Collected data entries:
-- Begin --
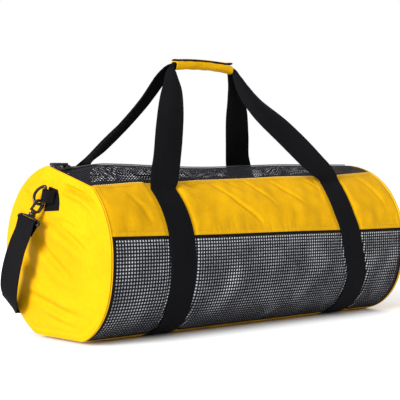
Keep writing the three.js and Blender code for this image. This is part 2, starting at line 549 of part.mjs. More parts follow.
// the left end's surface over a point, or the right end's seen in a mirror
const capX = (side, y, z) => {
  const turn = Math.atan2(z - RADIUS, -y) / rad, p = rimPoint(side, turn, 0.2);
  return capShape(-1, Math.hypot(y, z - RADIUS) / Math.hypot(p.y, p.z - RADIUS));
};
function dRing() {
  const pts = RING.map((p) => V(ringX(p.y), p.y, p.z));
  const normal = V(1, RING_PLANE.slope, 0).normalize();
  return loft(pts.map((p, i) => {
    const t = pts[(i + 1) % pts.length].clone().sub(pts[(i + pts.length - 1) % pts.length]).normalize();
    const side = t.clone().cross(normal).normalize();
    return Array.from({ length: 6 }, (_, k) => {
      const a = k / 6 * 2 * Math.PI;
      return p.clone().addScaledVector(side, RING_WIRE * Math.cos(a)).addScaledVector(normal, RING_WIRE * Math.sin(a));
    });
  }), true);
}
both('d_ring', dRing(), METAL, 0.35, 0.8);

// the patch that backs the ring tab, following the end's dome
function patch(side) {
  const corner = { nearTop: V(0, 7.5, 240.5), nearLow: V(0, 15.5, 202), farTop: V(0, -13, 236), farLow: V(0, -21, 204) };
  const grid = (out) => [0, 0.5, 1].map((a) => [0, 0.5, 1].map((b) => {
    const p = corner.nearTop.clone().lerp(corner.nearLow, b).lerp(corner.farTop.clone().lerp(corner.farLow, b), a);
    p.y -= 3 * a * 4 * b * (1 - b);
    p.x = capX(side, p.y, p.z) - out;
    return p;
  }));
  return sheet(grid(0.45 + 1.5), grid(0.45));
}
add('ring_patch_left', patch(-1), BLACK, 0.85);
add('ring_patch_right', mirrorX(patch(1)), BLACK, 0.85);

// a band wrapped round a bar: from its sewn end, round the bar and back
function wrapPath(bar, axis, outward, along, reach, spread, steps = 6) {
  const list = [], r = spread;
  for (let i = 0; i <= steps; i++) {
    const a = Math.PI / 2 - Math.PI * i / steps;
    list.push(bar.clone().addScaledVector(outward, r * Math.sin(a)).addScaledVector(along, r * Math.cos(a)));
  }
  return list;
}
const strip = (points, across, wide, thick) => ribbon(points.map((p, i) => ({
  x: p.x, y: p.y, z: p.z, wide, thick, wx: across.x, wy: across.y, wz: across.z,
})));
function ringTab(side) {
  const a = V(ringX(0.8), 0.8, 237.2), b = V(ringX(5.4), 5.4, 217.2), axis = a.clone().sub(b).normalize();
  const middle = a.clone().add(b).multiplyScalar(0.5);
  const out = V(-1, 0, 0), along = axis.clone().cross(out).normalize();
  if (along.y < 0) along.multiplyScalar(-1);
  const turnRound = wrapPath(middle, axis, out, along, 0, RING_WIRE + GAP + 0.85);
  const end = middle.clone().addScaledVector(along, -16);
  const low = end.clone(); low.x = capX(side, end.y, end.z) - 0.45 - 1.5 - 0.9 - 0.85;
  const high = low.clone(); high.x -= 2.1;
  const midLow = middle.clone().addScaledVector(along, -8); midLow.x = Math.min(capX(side, midLow.y, midLow.z) - 3.6, midLow.x + 1.6);
  const midHigh = midLow.clone(); midHigh.x -= 4.2;
  return strip([high, midHigh, ...turnRound, midLow, low], axis, 19.6, 1.5);
}
add('ring_tab_left', ringTab(-1), BLACK, 0.85);
add('ring_tab_right', mirrorX(ringTab(1)), BLACK, 0.85);

// the hook's body: an eye open on its outer side, closed there by the gate, and a stem below
function hookOutline() {
  const pts = [], arc = (cx, cy, r, from, to, n) => {
    for (let i = 0; i <= n; i++) {
      const a = (from + (to - from) * i / n) * rad;
      pts.push([cx + r * Math.cos(a), cy + r * Math.sin(a)]);
    }
  };
  const h = HOOK;
  // outer side of the claw's tip, over the top and down the inner side
  arc(0, h.arc, h.half, 184, 360, 8);
  pts.push([h.half, h.slotEnd], [h.neck + 1.5, h.end], [h.neck, h.neckEnd], [-h.neck, h.neckEnd], [-h.neck - 1.5, h.end], [-h.half, h.end]);
  pts.push([-h.half, GATE.to + 0.4], [-h.slot, GATE.to + 0.4], [-h.slot + 1, h.slotEnd + 1], [h.slot - 1.5, h.slotEnd + 1], [h.slot, h.slotEnd - 1.5]);
  arc(0, h.arc, h.slot, 360, 184, 8);
  return pts;
}
both('snap_hook', place(extrude(hookOutline(), HOOK.thick), cross, N, U), METAL, 0.35, 0.8);
// its foot is cut off at the corners so that it clears the hook as it turns
const gateOutline = [[-GATE.wide / 2, GATE.from], [GATE.wide / 2, GATE.from], [GATE.wide / 2, GATE.to - 1.25], [0.9, GATE.to - 0.35],
  [-0.9, GATE.to - 0.35], [-GATE.wide / 2, GATE.to - 1.25]]
  .map(([a, b]) => [a - (HOOK.half + HOOK.slot) / 2, b + 0.35]);
both('snap_gate', place(extrude(gateOutline, 4.4), cross, N, U), METAL, 0.35, 0.8);

// the strap loop, turned a little on the hook's stem
const swivel = -LOOP_SWIVEL * rad;
const across = Y.clone().multiplyScalar(Math.cos(swivel)).addScaledVector(N, Math.sin(swivel));
{
  const l = LOOP, outer = [[-l.collar, l.from], [l.collar, l.from], [l.collar + 1, l.collarEnd], [l.half - 3, l.shoulder - 2],
    [l.half, l.shoulder + 1], [l.half, l.barTop + l.bar - 2], [l.half - 2, l.barTop + l.bar], [-l.half + 2, l.barTop + l.bar],
    [-l.half, l.barTop + l.bar - 2], [-l.half, l.shoulder + 1], [-l.half + 3, l.shoulder - 2], [-l.collar - 1, l.collarEnd]];
  const hole = [[-l.hole, l.barTop], [l.hole, l.barTop], [l.hole, l.shoulder + 0.6], [l.hole - 2, l.shoulder - 1.6 + 0.6], [-l.hole + 2, l.shoulder - 1.6 + 0.6], [-l.hole, l.shoulder + 0.6]];
  both('swivel_loop', place(extrude(outer, l.thick, [hole]), cross, across, U), METAL, 0.35, 0.8);
}

// ---------------------------------------------------------------- the shoulder strap, one length
{
  const bar = cross.clone().addScaledVector(U, LOOP.barTop + LOOP.bar / 2);
  const face = U.clone().cross(across).normalize();
  if (face.x > 0) face.multiplyScalar(-1);
  const r = Math.hypot(LOOP.bar, LOOP.thick) / 2 + GAP + WEB / 2 + 0.35, list = [];
  const row = (p, w) => ({ x: p.x, y: p.y, z: p.z, wide: STRAP_WIDTH, thick: WEB, wx: w.x, wy: w.y, wz: w.z });
  // the tail lies inside, goes up round the bar and comes down outside
  const first = STRAP[0], outer0 = V(first.x, first.y, first.z);
  list.push(row(outer0.clone().add(V(2.6, 0.5, 0)), across));
  for (let i = 0; i <= 6; i++) {
    const a = lean + Math.PI * i / 6;
    const p = bar.clone().addScaledVector(face, -r * Math.cos(a)).addScaledVector(U, -r * Math.sin(a));
    list.push(row(p, across));
  }
  STRAP.forEach((s, i) => list.push(row(V(s.x, s.y, s.z), V(i ? 0 : across.x * 0.8, s.wy, s.wz))));
  const right = [...list].reverse().map((q) => ({ ...q, x: -q.x, wx: -q.wx }));
  const full = [...list, ...right].map((q, i) => (i < list.length ? q : { ...q, wx: q.wx, wy: q.wy, wz: q.wz }));
  add('shoulder_strap', ribbon(full), BLACK, 0.85);
}

export default bag;
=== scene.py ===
"""Mesh dive gear bag: the visual model, in the CAD frame, in metres."""
import math

import bpy
import numpy as np
from mathutils import Matrix, Vector


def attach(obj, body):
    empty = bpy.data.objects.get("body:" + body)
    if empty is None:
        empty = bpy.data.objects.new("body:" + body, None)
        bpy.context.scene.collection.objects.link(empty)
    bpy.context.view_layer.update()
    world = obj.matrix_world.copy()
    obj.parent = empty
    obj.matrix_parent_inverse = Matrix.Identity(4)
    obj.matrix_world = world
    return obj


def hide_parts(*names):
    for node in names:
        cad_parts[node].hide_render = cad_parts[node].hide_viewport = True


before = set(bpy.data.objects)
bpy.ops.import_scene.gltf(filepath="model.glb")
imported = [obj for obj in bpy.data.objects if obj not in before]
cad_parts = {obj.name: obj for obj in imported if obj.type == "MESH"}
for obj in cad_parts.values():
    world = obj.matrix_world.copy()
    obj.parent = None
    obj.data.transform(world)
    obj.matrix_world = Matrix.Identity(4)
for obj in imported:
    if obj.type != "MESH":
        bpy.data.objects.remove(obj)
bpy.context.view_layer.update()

MM = 0.001
RAD = math.pi / 180

# ------------------------------------------------------------------ sizes, as in the CAD, in millimetres
RADIUS, HALF = 137.5, 347.5
BASE_DEPTH, BASE_POWER = 142.0, 2.5
CLOTH, MESH, LINER, WEB = 1.6, 1.2, 1.0, 1.8
WEB_WIDTH, STRAP_WIDTH = 52.0, 38.0
GAP, PINCH, PINCH_EASE = 0.35, 2.15, 9.0
CAP_BULGE, CAP_POWER, CAP_EDGE, BODY_EDGE = 12.0, 2.6, 2.4, 2.8
BINDING, BASE_SEAM, FLAT_EDGE, TAPE_HALF = 4.0, -61.0, -70.2, 6.5
END = HALF - BODY_EDGE
ARC = RADIUS * RAD                      # millimetres round the bag for one degree

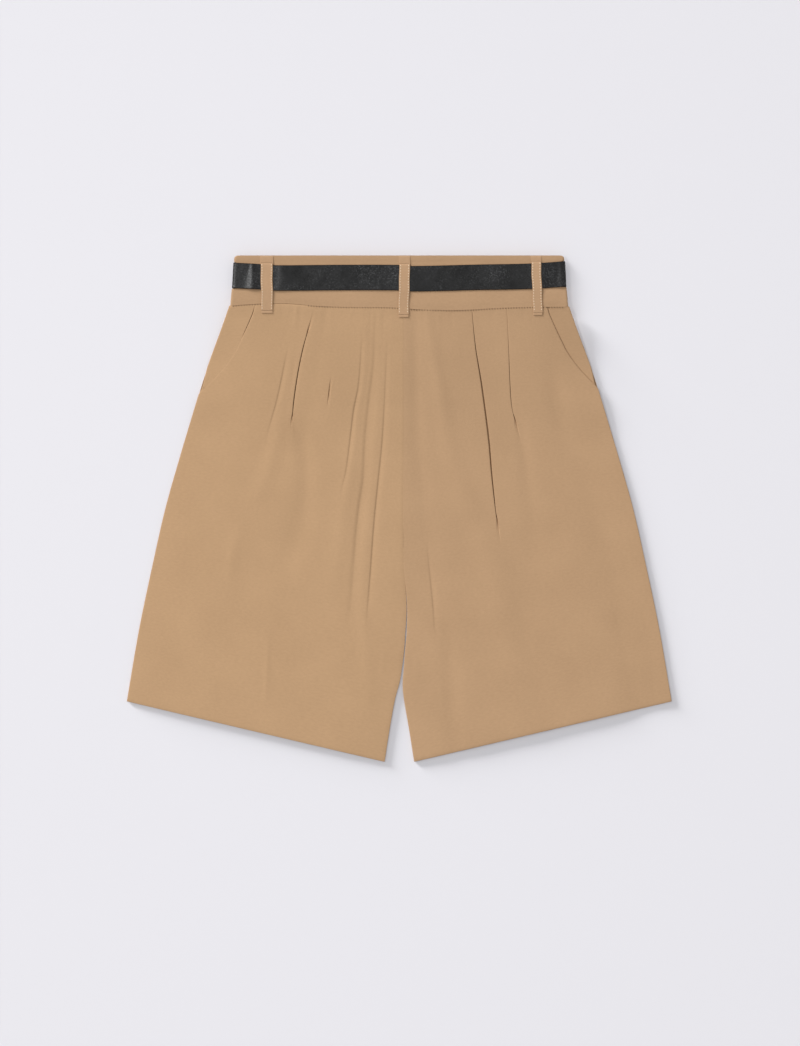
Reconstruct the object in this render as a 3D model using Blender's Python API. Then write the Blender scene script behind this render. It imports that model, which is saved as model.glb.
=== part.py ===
"""Belted pleated shorts, laid flat on their back on a level surface.

Frame: metres, +X to the right with the waist away from the viewer, +Y towards the waist, +Z up
through the front. The origin is under the middle of the garment, on the surface it lies on.
All sizes below are in millimetres. "across" is the distance from the middle line, positive
outwards on either leg, and "drop" is the distance below the seam under the waistband.
"""

import math
from collections import namedtuple

import bmesh
import bpy
import numpy as np

MM = 0.001

# Whole garment
WAIST_Y = 253.0  # top edge of the waistband
BAND_DEEP = 51.0  # height of the waistband
SEAM_Y = WAIST_Y - BAND_DEEP
HEM_OUTER = (272.6, 394.0)  # across, drop of the hem's outer corner
HEM_INNER = (14.3, 454.6)  # across, drop of the hem's inner corner
SEAM_GAP = 0.3  # clearance between sewn pieces

# Cloth and leather
CLOTH = 1.0
HEM_CLOTH = 1.5
HEM_DEEP = 24.0
BAND_FRONT = 2.4
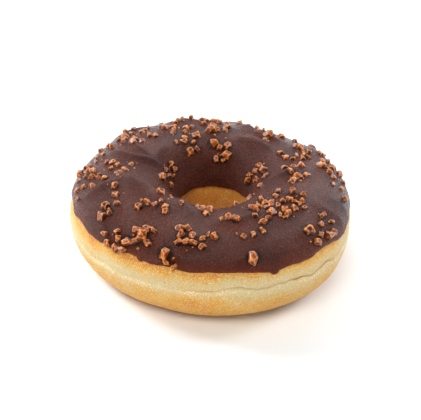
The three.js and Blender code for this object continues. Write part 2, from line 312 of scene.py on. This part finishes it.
def icing_edges_at(icing, turn):
    """The girths of the icing's outer edge and of its edge in the hole."""
    outer = icing.outer_edge_girth + waves_at(OUTER_EDGE_WAVES, turn)
    inner = icing.inner_edge_girth + waves_at(INNER_EDGE_WAVES, turn)
    return outer, inner


def icing_over_at(icing, turn, girth):
    """How far the icing's smooth top lies over the bare dough. It thins out towards both edges."""
    outer, inner = icing_edges_at(icing, turn)
    from_edge = np.maximum(0, np.minimum(girth - outer, inner - girth)) / icing.edge_taper
    lost = (icing.thickness - icing.edge_thickness) * np.exp(-from_edge ** 2)
    return icing.gap + icing.thickness - lost


# Unevenness

def lumps(points, size, seed):
    """Smooth noise from -1 to 1 whose lumps are about size across."""
    scaled = np.asarray(points) / size
    cell = np.floor(scaled).astype(np.int64)
    part = scaled - cell
    part = part * part * (3 - 2 * part)
    total = 0
    for corner in np.ndindex(2, 2, 2):
        key = ((cell + corner) * [73856093, 19349663, 83492791]).sum(axis=-1) + seed * 40503
        key = ((key ^ (key >> 13)) * 1274126177) & 0xFFFFFFFF
        value = ((key ^ (key >> 15)) & 0xFFFF) / 32767.5 - 1
        total = total + value * np.where(corner, part, 1 - part).prod(axis=-1)
    return total


def turn_apart(turn, other):
    """The signed difference of two turns, from -180 to 180 degrees."""
    return (turn - other + 180) % 360 - 180


def bump_at(turn, middle, half):
    """A smooth rise to 1 at a turn that has faded out at twice half from it."""
    return np.exp(-(turn_apart(turn, middle) / half) ** 4)


def seam_at(dough, turn):
    """The girth of the seam at a turn, with its fine wander."""
    wander = 0.45 * np.sin(np.radians(turn * 41)) * np.sin(np.radians(turn * 17))
    return dough.seam_girth + waves_at(SEAM_WAVES, turn) + wander


def crack_at(dough, turn, girth):
    """How open the seam's crack is at a place, from 0 to 1, and its depth there."""
    depth = sum(deep * bump_at(turn, middle, half) for middle, half, deep in SEAM_CRACKS)
    line = np.stack([np.radians(turn) * dough.ring_diameter / 2, 0 * turn, 0 * turn], axis=-1)
    jitter = 0.7 * lumps(line, 1.7 * MM, 7) + 0.35 * lumps(line, 0.7 * MM, 8)
    apart = girth - seam_at(dough, turn) - jitter
    mark = np.exp(-(apart / 0.7) ** 2) * (0.8 + 0.4 * lumps(line, 3 * MM, 9))
    return mark, depth


def dough_relief(dough, turn, girth, points):
    """How far the real dough stands out from the smooth one."""
    apart = girth - seam_at(dough, turn)
    mark, depth = crack_at(dough, turn, girth)
    groove = -dough.seam_depth * np.exp(-(apart / 4.5) ** 2)
    overhang = 0.35 * np.exp(-((apart - 3.2) / 2.6) ** 2) + 0.2 * np.exp(-((apart + 3.4) / 3) ** 2)
    along = np.stack([np.radians(turn) * dough.ring_diameter / 2, girth * 0.27 * MM, 0 * turn], axis=-1)
    wrinkles = lumps(along * [1, 6, 1], 5 * MM, 5) + 0.5 * lumps(along * [1, 6, 1], 2.4 * MM, 6)
    belt = np.exp(-((girth + 8) / 22) ** 2)
    soft = 0.28 * lumps(points, 13 * MM, 1) + 0.13 * lumps(points, 5 * MM, 2)
    soft = soft + 0.045 * lumps(points, 1.7 * MM, 3)
    return groove - 0.8 * depth * mark + 0.7 * depth * overhang + (soft + 0.07 * belt * wrinkles) * MM


def fold_height(turn, girth, fold):
    """One soft fold of the icing: a ridge along a line, measured on the unrolled surface."""
    turn_a, girth_a, turn_b, girth_b, half, height = fold
    round_scale = math.radians(1) * MEAN_RADIUS
    across_scale = math.radians(1) * SECTION_RADIUS
    run = np.array([turn_apart(turn_b, turn_a) * round_scale, (girth_b - girth_a) * across_scale])
    x = turn_apart(turn, turn_a) * round_scale
    y = (girth - girth_a) * across_scale
    share = (x * run[0] + y * run[1]) / (run @ run)
    held = np.clip(share, 0, 1)
    away = np.hypot(x - held * run[0], y - held * run[1]) / half
    return height * (0.55 + 0.45 * np.sin(np.pi * held)) * np.exp(-away ** 1.7)


def icing_relief(turn, girth, points):
    """How far the real icing stands out from the smooth one."""
    soft = 0.3 * lumps(points, 14 * MM, 11) + 0.14 * lumps(points, 6.5 * MM, 12)
    soft = soft + 0.05 * lumps(points, 2.6 * MM, 13)
    fine = 0.012 * lumps(points, 0.9 * MM, 14)
    return sum(fold_height(turn, girth, fold) for fold in ICING_FOLDS) + (soft + fine) * MM


def icing_top_at(dough, icing, turn, girth):
    """A point of the icing's real surface."""
    smooth = point_over(dough, turn, girth, icing_over_at(icing, turn, girth))
    relief = icing_relief(np.asarray(turn, float), np.asarray(girth, float), smooth)
    return point_over(dough, turn, girth, icing_over_at(icing, turn, girth) + relief)


# Meshes

def add_piece(name, points, faces, marks, finish, node):
    """A smooth mesh piece with its marks as values on its points, standing for a solid."""
    mesh = bpy.data.meshes.new(name)
    mesh.from_pydata(np.asarray(points).reshape(-1, 3).tolist(), [], np.asarray(faces).tolist())
    for mark, values in marks.items():
        layer = mesh.attributes.new(mark, "FLOAT", "POINT")
        layer.data.foreach_set("value", np.asarray(values, np.float32).ravel())
    mesh.shade_smooth()
    mesh.materials.append(finish)
    piece = bpy.data.objects.new(name, mesh)
    bpy.context.scene.collection.objects.link(piece)
    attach(piece, BODY)
    if node:
        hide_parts(node)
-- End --
## Task objective
From the entries above, list each line with "Identity" in it.

## Exercise response
    obj.matrix_parent_inverse = Matrix.Identity(4)
    obj.matrix_world = Matrix.Identity(4)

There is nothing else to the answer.